The EDC also argued that it is not a public agency subject to Florida Public Records law. Moxley asked that attorneys for both parties file legal memorandums as to whether the EDC is a public agency subject to Florida Public Records law.
After the hearing, Weatherman sent an emailed press release to provide the EDC Board of Directors an update on the Blue Ware case. In that email, Weatherman stated, in part:
In a hearing today in Titusville, Circuit Judge John Moxley Jr. dismissed Ellis’ petition that would have required us to release
all records associated with this project. The denial of the petition
means the court believes there was no clear, legal requirement for us to
provide the records.
"The
EDC press release reflects nothing that was stated nor determined in Court," Ellis wrote in an email to Brevard Times. "The EDC did not claim certain paperwork was confidential from
their and their client files.
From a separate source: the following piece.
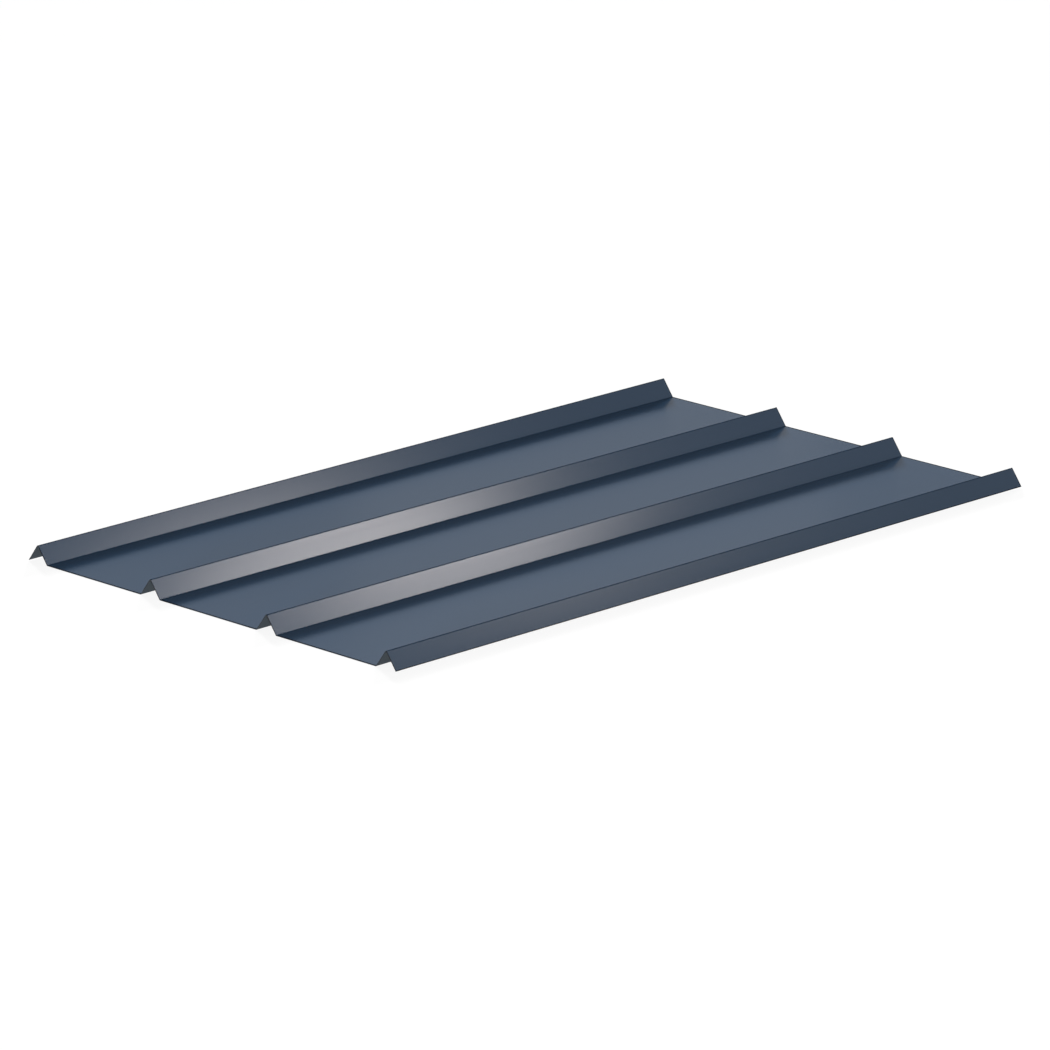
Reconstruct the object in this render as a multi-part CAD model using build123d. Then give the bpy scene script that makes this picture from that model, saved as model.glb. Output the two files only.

The EDC claimed they are a completely
private agency and none of their records are subject to the Florida
Statutes 119 Sunshine Law."
Ellis sent Brevard Times a copy of the contract between the County and the EDC that requires the EDC's documents to be public records. The EDC receives $1.4 million annually from the County to promote economic development in Brevard. The EDC also receives thousands of dollars from Brevard municipalities for those municipalities to become EDC "investors."